Après l’effondrement des premières banques états-uniennes en septembre 2008, Paul Ariès insiste : « Leur récession n’est pas notre décroissance […]. La crise économique qui nous pend au nez ne constitue pas le quart du commencement d’une décroissance équitable et solidaire. Au pays de la croissance, la récession n’augure rien de bon. Remettons les mots à leur juste place [^4]. » C’est loin d’être gagné.
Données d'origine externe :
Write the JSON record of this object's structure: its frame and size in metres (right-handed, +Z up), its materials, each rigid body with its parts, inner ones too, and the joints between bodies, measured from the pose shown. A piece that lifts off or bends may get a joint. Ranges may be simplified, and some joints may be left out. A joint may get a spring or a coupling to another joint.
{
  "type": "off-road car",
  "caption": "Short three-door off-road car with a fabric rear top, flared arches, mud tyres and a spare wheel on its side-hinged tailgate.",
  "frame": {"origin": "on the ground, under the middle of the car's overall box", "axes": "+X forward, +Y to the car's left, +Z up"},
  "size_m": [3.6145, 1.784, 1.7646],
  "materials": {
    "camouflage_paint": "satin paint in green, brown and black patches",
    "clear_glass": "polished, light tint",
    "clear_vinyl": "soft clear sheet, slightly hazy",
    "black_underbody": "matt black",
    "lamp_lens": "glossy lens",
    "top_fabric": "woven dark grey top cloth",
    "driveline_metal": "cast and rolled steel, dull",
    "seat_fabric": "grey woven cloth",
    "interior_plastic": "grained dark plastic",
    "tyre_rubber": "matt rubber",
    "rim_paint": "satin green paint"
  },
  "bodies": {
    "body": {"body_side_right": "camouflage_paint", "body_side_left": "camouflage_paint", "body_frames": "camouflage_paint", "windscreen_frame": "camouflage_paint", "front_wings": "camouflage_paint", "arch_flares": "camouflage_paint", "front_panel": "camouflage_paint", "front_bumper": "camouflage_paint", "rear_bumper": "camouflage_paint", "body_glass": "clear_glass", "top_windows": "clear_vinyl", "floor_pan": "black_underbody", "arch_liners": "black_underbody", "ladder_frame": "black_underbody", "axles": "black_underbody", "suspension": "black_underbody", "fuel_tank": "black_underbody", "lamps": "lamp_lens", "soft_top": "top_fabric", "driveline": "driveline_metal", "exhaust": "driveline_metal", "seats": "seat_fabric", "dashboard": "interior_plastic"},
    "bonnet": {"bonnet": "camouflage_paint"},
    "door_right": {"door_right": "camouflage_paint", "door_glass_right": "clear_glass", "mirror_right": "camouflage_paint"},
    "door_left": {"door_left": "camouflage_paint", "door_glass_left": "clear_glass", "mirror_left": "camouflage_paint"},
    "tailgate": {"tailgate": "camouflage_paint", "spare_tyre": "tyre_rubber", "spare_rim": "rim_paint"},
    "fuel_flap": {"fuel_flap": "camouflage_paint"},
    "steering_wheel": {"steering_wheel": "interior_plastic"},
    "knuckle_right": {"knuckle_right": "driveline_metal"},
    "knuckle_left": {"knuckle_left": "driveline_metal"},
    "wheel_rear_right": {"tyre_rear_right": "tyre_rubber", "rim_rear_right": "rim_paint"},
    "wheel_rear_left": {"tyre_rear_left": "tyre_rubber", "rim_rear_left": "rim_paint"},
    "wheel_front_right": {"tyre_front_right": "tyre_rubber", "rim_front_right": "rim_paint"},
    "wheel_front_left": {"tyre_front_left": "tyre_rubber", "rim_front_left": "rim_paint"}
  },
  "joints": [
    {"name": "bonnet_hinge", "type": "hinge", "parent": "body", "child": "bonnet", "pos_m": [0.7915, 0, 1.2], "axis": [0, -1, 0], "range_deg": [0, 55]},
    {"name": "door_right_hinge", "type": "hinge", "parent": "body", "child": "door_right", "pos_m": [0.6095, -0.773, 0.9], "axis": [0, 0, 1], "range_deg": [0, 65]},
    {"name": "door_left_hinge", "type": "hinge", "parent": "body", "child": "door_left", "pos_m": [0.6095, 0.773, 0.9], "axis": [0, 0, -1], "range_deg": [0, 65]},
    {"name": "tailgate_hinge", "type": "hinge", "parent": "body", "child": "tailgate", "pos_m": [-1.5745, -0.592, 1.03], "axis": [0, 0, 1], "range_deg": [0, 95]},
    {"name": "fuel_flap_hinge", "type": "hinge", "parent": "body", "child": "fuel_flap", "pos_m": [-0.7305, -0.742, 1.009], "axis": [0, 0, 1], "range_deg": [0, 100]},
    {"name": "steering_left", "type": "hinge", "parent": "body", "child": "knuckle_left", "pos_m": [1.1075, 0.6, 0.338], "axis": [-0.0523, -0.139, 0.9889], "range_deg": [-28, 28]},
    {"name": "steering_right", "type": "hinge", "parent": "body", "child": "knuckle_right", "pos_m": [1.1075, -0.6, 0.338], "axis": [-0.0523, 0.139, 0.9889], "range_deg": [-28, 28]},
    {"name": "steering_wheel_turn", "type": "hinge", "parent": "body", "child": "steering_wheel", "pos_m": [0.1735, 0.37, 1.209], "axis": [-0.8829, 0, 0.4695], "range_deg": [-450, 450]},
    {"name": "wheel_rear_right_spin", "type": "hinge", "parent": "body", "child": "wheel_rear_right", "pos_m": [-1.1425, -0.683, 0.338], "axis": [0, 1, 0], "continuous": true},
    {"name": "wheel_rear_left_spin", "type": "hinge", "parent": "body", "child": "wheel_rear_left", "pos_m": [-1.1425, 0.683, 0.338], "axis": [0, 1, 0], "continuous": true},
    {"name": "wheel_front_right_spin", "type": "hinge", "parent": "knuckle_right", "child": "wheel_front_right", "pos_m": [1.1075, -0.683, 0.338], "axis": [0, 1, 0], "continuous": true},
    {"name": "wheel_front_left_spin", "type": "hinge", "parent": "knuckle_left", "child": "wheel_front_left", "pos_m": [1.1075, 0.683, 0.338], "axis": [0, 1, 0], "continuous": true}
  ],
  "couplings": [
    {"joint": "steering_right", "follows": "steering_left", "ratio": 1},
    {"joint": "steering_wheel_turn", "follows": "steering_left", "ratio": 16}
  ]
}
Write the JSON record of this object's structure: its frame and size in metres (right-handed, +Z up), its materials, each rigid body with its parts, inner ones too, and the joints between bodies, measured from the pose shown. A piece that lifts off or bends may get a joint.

Terme encore émergent il y a trois ans, la décroissance a déjà gagné sa place dans l’édition 2010 du Petit Larousse illustré, qui se targue d’être « tendance ». C’est « une politique préconisant un ralentissement du taux de croissance dans une perspective de développement durable » ! Lourd contresens, corrigent les défenseurs de l’idée – mais le dictionnaire circule déjà… Il s’agit d’abandonner tout repère lié à la croissance, et surtout pas du vain « développement durable », improbable conjugaison de la croissance économique et de la sauvegarde de la planète. Le travail de sape entamé par la décroissance est loin d’être arrivé à terme.
[^2]: « Demain, la décroissance ! », Edite, 2007.
[^3]: Entretien dans Ouest-France, 4 septembre 2009.
[^4]: La Décroissance, octobre 2008.